- Your objective -
Copy the records below verbatim, from the first line through the line containing "wasm.setup();", inclusive, and output nothing else.

- Material for this task -
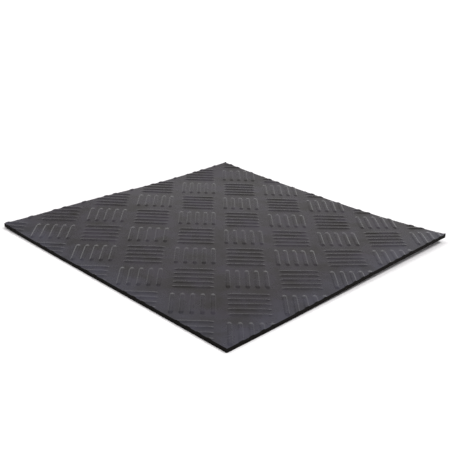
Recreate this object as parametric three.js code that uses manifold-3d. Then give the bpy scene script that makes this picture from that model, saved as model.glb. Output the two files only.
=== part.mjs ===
// A square piece of five-bar checker plate rubber matting, cut from the roll and laid on a level floor.
// Millimetres, +Z up. The origin is under the middle of the sheet, on the floor. Seen from the front
// corner (-X, -Y), the left corner is (-X, +Y), the right one (+X, -Y) and the back one (+X, +Y).
import * as THREE from "three";
import { mergeVertices } from "three/addons/utils/BufferGeometryUtils.js";
import Module from "manifold-3d";

const wasm = await Module();
wasm.setup();

// The cut piece
const SHEET_LENGTH = 250; // along X, from the front corner to the right one
const SHEET_WIDTH = 250; // along Y, from the front corner to the left one
const BASE_THICKNESS = 3; // smooth rubber between the bars

// The tread: square cells of parallel bars, each cell turned a quarter from its neighbours
const CELL_PITCH = 37.4; // from one cell to the next
const BARS_PER_CELL = 5;
const BAR_PITCH = 6.8; // from bar to bar inside a cell
const BAR_LENGTH = 30.2; // at its foot
const BAR_WIDTH = 3.8; // at its foot
const BAR_HEIGHT = 0.55; // above the smooth rubber
const BAR_DRAFT = 1; // how far a flank leans in from foot to top
const BAR_ROOT = 0.3; // how deep the bar's body runs into the base, to be one with it
const BAR_SIDES = 6; // facets round a bar, an even number

// How the sheet was cut from the roll
const TREAD_TURN = THREE.MathUtils.degToRad(44.5); // the bars run nearly corner to corner
const CELL_CORNER_ACROSS = 4.8; // the nearest cell corner, this far left of the middle of the sheet
const CELL_CORNER_NEAR = 28.6; // the same corner, this far in front of the middle

// How it lies: three corners and one edge don't quite settle on the floor
const LEFT_CORNER_LIFT = 1.2;
const LEFT_CORNER_REACH = 62; // how far in from the corner, along the diagonal, the curl starts
const BACK_CORNER_LIFT = 2.2;
const BACK_CORNER_REACH = 71;
const RIGHT_CORNER_LIFT = 4.3; // it fades along the front edge (-Y) to nothing at the front corner
const RIGHT_EDGE_REACH = 96; // how far in from that edge
const RIPPLE_LIFT = 1.2; // a low wave in the far edge (+Y)
const RIPPLE_REACH = 112; // how far the wave runs in from that edge
const RIPPLE_PLACE = 82; // from the left corner along that edge
const RIPPLE_HALF_WIDTH = 82;
const FOLD_STRIP = 4; // width of the smooth strips between the cells, where the sheet bends

const RUBBER = { color: 0x4a484b, roughness: 0.55, metalness: 0 };

// A curl that rises from nothing at its reach to one at the edge, with no kink where it starts.
const curl = (distance, reach) => Math.max(0, 1 - distance / reach) ** 2;

// Height of the underside over the floor, at a point of the sheet.
function lift(x, y) {
  const fromFrontLeft = x + SHEET_LENGTH / 2;
  const fromBackRight = SHEET_LENGTH / 2 - x;
  const fromFrontRight = y + SHEET_WIDTH / 2;
  const fromBackLeft = SHEET_WIDTH / 2 - y;
  const along = THREE.MathUtils.clamp(fromFrontLeft / SHEET_LENGTH, 0, 1);
  const wave = THREE.MathUtils.clamp((fromFrontLeft - RIPPLE_PLACE) / RIPPLE_HALF_WIDTH, -1, 1);
  const leftCurl = curl((fromFrontLeft + fromBackLeft) * Math.SQRT1_2, LEFT_CORNER_REACH);
  const backCurl = curl((fromBackRight + fromBackLeft) * Math.SQRT1_2, BACK_CORNER_REACH);
  const rightCurl = curl(fromFrontRight, RIGHT_EDGE_REACH) * Math.sin((along * Math.PI) / 2) ** 2;
  const ripple = curl(fromBackLeft, RIPPLE_REACH) * Math.cos((wave * Math.PI) / 2) ** 2;
  const corners = LEFT_CORNER_LIFT * leftCurl + BACK_CORNER_LIFT * backCurl;
  return corners + RIGHT_CORNER_LIFT * rightCurl + RIPPLE_LIFT * ripple;
}

// Height of the underside at a point of the tread's own frame, where the bars run along X and Y.
function treadLift(across, away) {
  const onSheet = new THREE.Vector2(across - CELL_CORNER_ACROSS, away - CELL_CORNER_NEAR);
  onSheet.rotateAround(new THREE.Vector2(), -TREAD_TURN);
  return lift(onSheet.x, onSheet.y);
}

// Raises a geometry in the tread's frame by the lift below it. Each cell stays flat, on the slope that
// the sheet has there, so the bars stand on flat rubber. The floor stops it from below.
function bend(geometry) {
  const at = geometry.getAttribute("position");
  const half = (CELL_PITCH - FOLD_STRIP) / 2;
  for (let i = 0; i < at.count; i++) {
    const across = (Math.floor(at.getX(i) / CELL_PITCH) + 0.5) * CELL_PITCH;
    const away = (Math.floor(at.getY(i) / CELL_PITCH) + 0.5) * CELL_PITCH;
    const riseAcross = treadLift(across + half, away) - treadLift(across - half, away);
    const riseAway = treadLift(across, away + half) - treadLift(across, away - half);
    const tilt = riseAcross * (at.getX(i) - across) + riseAway * (at.getY(i) - away);
    const raised = treadLift(across, away) + tilt / (2 * half);
    at.setZ(i, at.getZ(i) + Math.max(raised, 0));
  }
  return geometry;
}

// A closed geometry as a solid that can be joined and cut.
function solid(geometry) {
  geometry.deleteAttribute("normal");
  geometry.deleteAttribute("uv");
  const closed = mergeVertices(geometry, 1e-4);
  const vertProperties = new Float32Array(closed.getAttribute("position").array);
  const triVerts = new Uint32Array(closed.index.array);
  return new wasm.Manifold(new wasm.Mesh({ numProp: 3, vertProperties, triVerts }));
}

// A solid as a geometry with flat facets.
function faceted(body) {
  const mesh = body.getMesh();
  const geometry = new THREE.BufferGeometry();
  geometry.setAttribute("position", new THREE.BufferAttribute(mesh.vertProperties, 3));
  geometry.setIndex(new THREE.BufferAttribute(mesh.triVerts, 1));
  const flat = geometry.toNonIndexed();
  flat.computeVertexNormals();
  return flat;
}

// How many cells reach from the middle past the furthest corner, however the tread is turned.
function cellsEachWay() {
  return Math.ceil(Math.hypot(SHEET_LENGTH, SHEET_WIDTH) / 2 / CELL_PITCH) + 1;
}

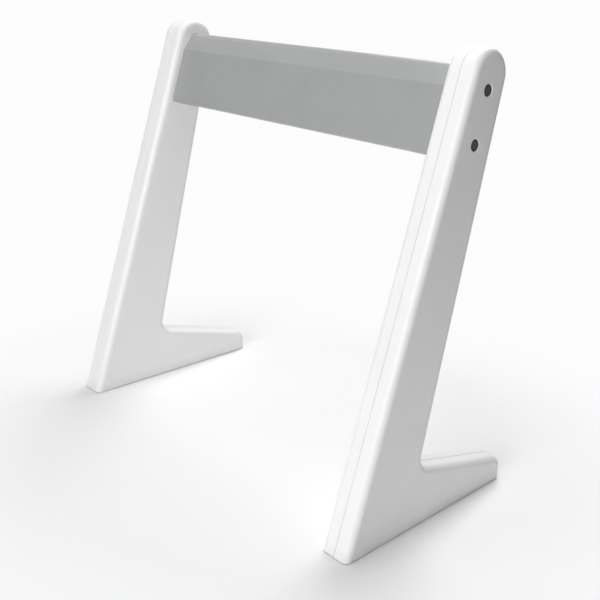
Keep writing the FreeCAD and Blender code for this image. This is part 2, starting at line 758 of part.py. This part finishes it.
for side, sign in SIDES:
    subparts.append(rail_end_plug(f"{side}_rail_end_plug", sign))
    face_x = f"{sign} * ({LEG_X} + {HALF_LEG})"
    bearing_x = f"{sign} * ({LEG_X} + Sizes.bore_floor)"
    head_x = f"{sign} * ({LEG_X} + Sizes.bore_floor + Sizes.washer_thickness)"
    cap_x = f"{sign} * ({LEG_X} + {HALF_LEG} - Sizes.cap_inset)"
    insert_x = f"{sign} * {RAIL_LENGTH} / 2"
    for plural, make, x in (
        ("rail_screws", socket_screw, head_x),
        ("rail_washers", washer, bearing_x),
        ("screw_caps", screw_cap, cap_x),
        ("threaded_inserts", threaded_insert, insert_x),
    ):
        pieces = []
        for level, height in zip(("lower", "upper"), SCREW_HEIGHTS):
            y, z = on_rail(height)
            pieces.append(make(f"{side}_{level}_{plural[:-1]}", x, y, z, sign))
        subparts.append(group(f"{side}_{plural}", pieces))
    subparts.append(plug_screw(f"{side}_plug_screw", sign))


# ---- rubber feet ----
def foot_pad(label, x, y):
    """A rubber disc that stands on the bench and reaches up into its recess."""
    body = new_body(label)
    sketch = new_sketch(body, "profile", "XZ_Plane")
    rim = "(Sizes.pad_diameter / 2)"
    polygon(sketch, (
        ("0", "0"),
        (f"({rim} - Sizes.pad_edge)", "0"),
        (rim, "Sizes.pad_edge"),
        (rim, "Sizes.pad_thickness"),
        ("0", "Sizes.pad_thickness"),
    ))
    revolve(body, sketch, "turning", "V_Axis")
    place(body, x=x, y=y)
    return body


for side, sign in SIDES:
    for end, y in PAD_PLACES.items():
        subparts.append(foot_pad(f"{side}_{end}_foot_pad", f"{sign} * {LEG_X}", y))

doc.recompute()


# ---- checks and files ----
def check_document():
    for item in doc.Objects:
        if "Invalid" in item.State or "Error" in item.State:
            raise RuntimeError(f"{item.Name} failed: {item.State}")
    for item in subparts:
        if item.Shape.isNull() or not item.Shape.isValid():
            raise RuntimeError(f"{item.Label} has no valid shape")


check_document()
os.makedirs("parts", exist_ok=True)
for item in subparts:
    item.Shape.exportStep(os.path.join("parts", f"{item.Label}.step"))
print(f"{len(subparts)} sub-parts written")
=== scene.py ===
import json
import math

import bpy
from mathutils import Matrix, Vector

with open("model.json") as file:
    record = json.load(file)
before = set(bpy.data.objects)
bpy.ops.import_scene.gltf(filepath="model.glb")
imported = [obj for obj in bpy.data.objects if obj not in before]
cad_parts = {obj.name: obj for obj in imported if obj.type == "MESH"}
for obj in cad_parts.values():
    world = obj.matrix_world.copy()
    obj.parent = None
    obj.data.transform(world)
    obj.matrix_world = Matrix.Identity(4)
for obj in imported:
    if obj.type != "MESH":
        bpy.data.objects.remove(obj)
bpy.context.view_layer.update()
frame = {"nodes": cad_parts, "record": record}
nodes = frame["nodes"]
scene = bpy.context.scene

# Lengths are in metres, scales of noise in features per metre and powers in watts.

# the background's tone
PALE = (0.98, 0.98, 0.98, 1.0)

# nearly all values of a noise lie between these two
NOISE_LOW = 0.3
NOISE_HIGH = 0.7


# ---- node helpers ----
class Tree:
    """A material's node tree, with short calls for the nodes used below."""

    def __init__(self, name):
        self.material = bpy.data.materials.new(name)
        self.material.use_nodes = True
        self.tree = self.material.node_tree
        self.shader = self.tree.nodes["Principled BSDF"]
        self.where = self.node("ShaderNodeTexCoord").outputs["Object"]

    def link(self, source, target):
        self.tree.links.new(source, target)

    def node(self, kind, **inputs):
        """A new node, with the values of inputs given by name."""
        item = self.tree.nodes.new(kind)
        for name, value in inputs.items():
            item.inputs[name].default_value = value
        return item

    def feed(self, socket, value):
        """Give a socket a link from another socket, a number or a colour."""
        if isinstance(value, bpy.types.NodeSocket):
            self.link(value, socket)
        elif isinstance(value, (int, float)):
            socket.default_value = value
        else:
            socket.default_value = (*value, 1.0)

    def along(self, axis):
        """The X, Y or Z of the place on the object."""
        item = self.node("ShaderNodeSeparateXYZ")
        self.link(self.where, item.inputs["Vector"])
        return item.outputs[axis]

    def noise(self, scale, detail=2.0, roughness=0.5, stretch=None):
        """Noise from 0 to 1. A stretch below 1 draws it out along that axis."""
        item = self.node("ShaderNodeTexNoise", Scale=scale, Detail=detail, Roughness=roughness)
        source = self.where
        if stretch is not None:
            mapping = self.node("ShaderNodeMapping", Scale=stretch)
            self.link(source, mapping.inputs["Vector"])
            source = mapping.outputs["Vector"]
        self.link(source, item.inputs["Vector"])
        return item.outputs["Fac"]

    def math(self, operation, *values):
        item = self.node("ShaderNodeMath")
        item.operation = operation
        for socket, value in zip(item.inputs, values):
            self.feed(socket, value)
        return item.outputs["Value"]

    def spread(self, source, low_in, high_in, low_out, high_out):
        """The source's range low_in to high_in, stretched to low_out to high_out and held there."""
        item = self.node("ShaderNodeMapRange")
        self.link(source, item.inputs["Value"])
        ends = {"From Min": low_in, "From Max": high_in, "To Min": low_out, "To Max": high_out}
        for name, value in ends.items():
            item.inputs[name].default_value = value
        return item.outputs["Result"]

    def vary(self, noise, low, high):
        """From low to high as the noise goes through its usual range."""
        return self.spread(noise, NOISE_LOW, NOISE_HIGH, low, high)

    def mix(self, factor, a, b):
        """The colour a where the factor is 0 and b where it is 1."""
        item = self.node("ShaderNodeMix")
        item.data_type = "RGBA"
        for name, value in (("Factor", factor), ("A", a), ("B", b)):
            self.feed(item.inputs[name], value)
        return next(out for out in item.outputs if out.type == "RGBA")

    def clouds(self, noise, a, b):
        """A colour that drifts from a to b with the noise."""
        return self.mix(self.vary(noise, 0.0, 1.0), a, b)

    def specks(self, scale, share, size):
        """Sparse round specks: 1 inside a speck and 0 elsewhere. Size is the largest, in parts of a cell."""
        cells = self.node("ShaderNodeTexVoronoi", Scale=scale)
        self.link(self.where, cells.inputs["Vector"])
        draw = self.node("ShaderNodeSeparateColor")
        self.link(cells.outputs["Color"], draw.inputs["Color"])
        chosen = self.math("LESS_THAN", draw.outputs["Red"], share)
        radius = self.math("MULTIPLY", draw.outputs["Green"], size)
        near = self.math("LESS_THAN", cells.outputs["Distance"], radius)
        return self.math("MULTIPLY", chosen, near)

    def bump(self, height, depth, strength, after=None):
        """Bump of a height from 0 to 1, its depth in metres, on top of an earlier bump if there is one."""
        item = self.node("ShaderNodeBump", Strength=strength, Distance=depth)
        self.link(height, item.inputs["Height"])
        if after is not None:
            self.link(after, item.inputs["Normal"])
        return item.outputs["Normal"]

    def finish(self, colour, rough, normal=None, **values):
        """The material, with further values set on the shader's own inputs."""
        self.link(colour, self.shader.inputs["Base Color"])
        self.link(rough, self.shader.inputs["Roughness"])
        if normal is not None:
            self.link(normal, self.shader.inputs["Normal"])
        for name, value in values.items():
            self.shader.inputs[name.replace("_", " ")].default_value = value
        return self.material


# ---- places taken from the frame ----
def points_of(name):
    return [vertex.co for vertex in nodes[name].data.vertices]


def middle(values):
    return (min(values) + max(values)) / 2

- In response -
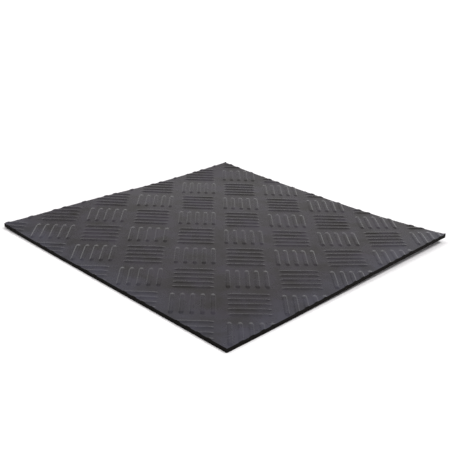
Recreate this object as parametric three.js code that uses manifold-3d. Then give the bpy scene script that makes this picture from that model, saved as model.glb. Output the two files only.
=== part.mjs ===
// A square piece of five-bar checker plate rubber matting, cut from the roll and laid on a level floor.
// Millimetres, +Z up. The origin is under the middle of the sheet, on the floor. Seen from the front
// corner (-X, -Y), the left corner is (-X, +Y), the right one (+X, -Y) and the back one (+X, +Y).
import * as THREE from "three";
import { mergeVertices } from "three/addons/utils/BufferGeometryUtils.js";
import Module from "manifold-3d";

const wasm = await Module();
wasm.setup();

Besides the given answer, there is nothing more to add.